Articulating a clear, narrow, relevant purpose enables members of climate alliances to unite around a shared understanding of why they are collaborating, which helps steer members toward delivering the desired outcome.17
“I think the underlying desire [is] to do something that makes a difference, to fill a need that desperately needs to be filled,” said a board member of a financial-sector alliance. “That help[s] make up for the lack of authority in driving people to come together and make decisions in a really collegial, constructive way.”
For example, the TCFD defined a clear objective: to provide financial markets with more information to achieve climate mitigation through market forces. This clear goal enabled alliance members to focus their attention on what chief sustainability officers and investors needed and on delivering standards that could address their specific challenge.
Challenge 2: Stable team and operating model | Many climate alliances have opted to establish a secretariat or a management team to oversee their day-to-day operations. But excessive turnover on these teams can prove to be a challenge. Such turnover is due partly to unstable funding streams.
“Much of this world operates on … a project basis,” an alliance manager says. “You get funded for a project, [and] when the project is done, you need to find another project. … Few of them have the institutional structure that allows for good growth and development [for management team members] over time.”
Without long-term roles or career-development opportunities on their management teams, climate alliances struggle to attract and retain talent, and without a stable core team, they struggle to routinize their processes and operating models and to cultivate a sense of continuity for their members and investors.18 In such instances, the alliance’s day-to-day work becomes unstructured, ad hoc, inconsistent, and sometimes overly focused on simply attracting the resources necessary to ensure short-term survival. The leader quoted in the prior paragraph observed that turnover on the task force had led alliance members to “lose some of the connectivity they had.” The managing director of a global alliance described this experience as a gap between “the capacity of really impressive leaders—people [who] set a powerful vision—and then the operational capabilities that they may have among their operational teams.”
By contrast, climate alliances with more stable teams and operating structures invest less time in day-to-day survival and operations of the alliance and dedicate more resources to generating value for their members and stakeholders, our research found.

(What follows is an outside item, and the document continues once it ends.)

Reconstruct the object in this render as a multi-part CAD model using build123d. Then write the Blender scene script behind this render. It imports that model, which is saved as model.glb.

Challenge 3: Scope of membership, governance, and accountability | While climate alliances may initially want to grow their membership, being too inclusive in accepting candidates can exacerbate operational challenges. “The first issue is who you convene,” said one alliance operator. “Who do you want in the room in terms of companies and people?” Some alliances have industry- or sector-specific membership. Others practice what a consultant we interviewed called “intentional inclusion,” wherein civil-society actors are invited to participate alongside business leaders and serve as a disciplinary team and blow the whistle if companies at any point are acting in their own interest, not in society’s.

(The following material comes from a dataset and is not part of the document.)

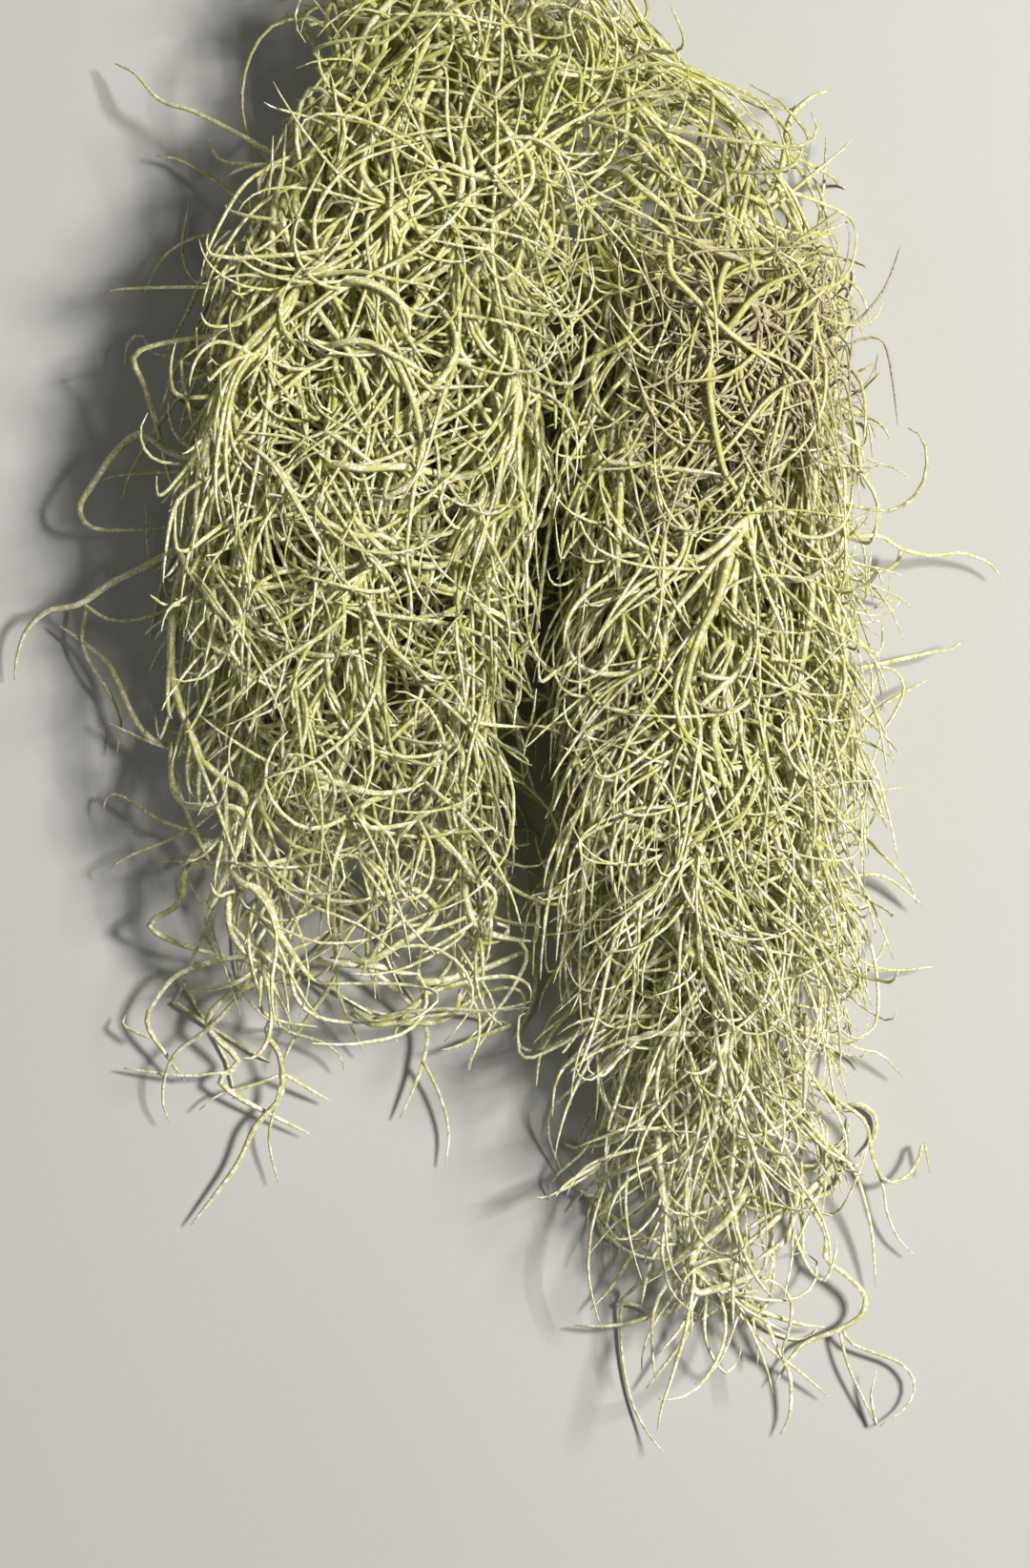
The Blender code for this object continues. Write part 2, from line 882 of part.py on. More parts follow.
def in_room(points):
    left, right, top, bottom = ROOM_PX
    low, high = at(left, bottom, 0), at(right, top, 0)
    return all(low.x < p.x < high.x and low.y < p.y < high.y for p in points)


def lift_clear(points, radii, others):
    """Raises or lowers the middle of a hand-placed strand, a little at a time, until it is clear.

    The root stays, and so does the last tenth, which the strand's tip is in.
    """
    for height in LIFTS:
        moved = []
        for i, p in enumerate(points):
            t = i / (len(points) - 1)
            share = math.sin(math.pi * min(1.0, t * 1.15 + 0.12)) ** 0.5 if 0 < t < 0.9 else 0.0
            moved.append(p + Vector((0, 0, height * MM * share)))
        lay_on_floor(moved, radii[0])
        if is_clear(moved, radii, others):
            return moved
    return None


def place_strays(tresses):
    """Adds the hand-placed strands. One rooted off its tress's strands starts in the core."""
    for name, (tress_name, kind, root_z, tip_z, pixels) in STRAYS.items():
        tress = tresses[tress_name]
        heights = [root_z + (tip_z - root_z) * i / (len(pixels) - 1) for i in range(len(pixels))]
        points = [at(x, y, z) for (x, y), z in zip(pixels, heights)]
        root = parent_point(tress, points[0])
        if root is None:
            points.insert(0, tress.nearest_on_core(points[0]).copy())
        else:
            points[0] = root
        count = max(5, round(line_length(points) / STRAY_STEP) + 1)
        points = smooth_line(points, count)
        radii = strand_radii(STEM_R if kind == "stem" else LEAF_R, count)
        others = np.concatenate([t.segments() for t in tresses.values() if t is not tress])
        moved = lift_clear(points, radii, others)
        if moved is None:
            print("stray left out:", name)
            continue
        if root is not None:
            moved[0] = root
        tress.strands.append((moved, radii))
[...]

For other alliances, ambition is the measure for selection. The leader from an industrials alliance said: “We want the most ambitious companies from a decarbonization standpoint. ... We’d rather have the 10 most ambitious than have the whole industry group involved. ... It creates a pull mechanism in the market as opposed to a lowest-common-denominator kind of approach.”
Many climate alliances lack the necessary governance to structure decision-making, leaving their agendas susceptible to hijacking by funders. Climate alliances often need to be pragmatic in attracting sufficient funding to support their missions, and many depend on single funding streams. A lack of diversified funding can lead funders to have too strong a say in the activities and operations of the climate alliance. In some instances, this imbalance leads climate alliances to spread themselves too thin or causes fragmentation.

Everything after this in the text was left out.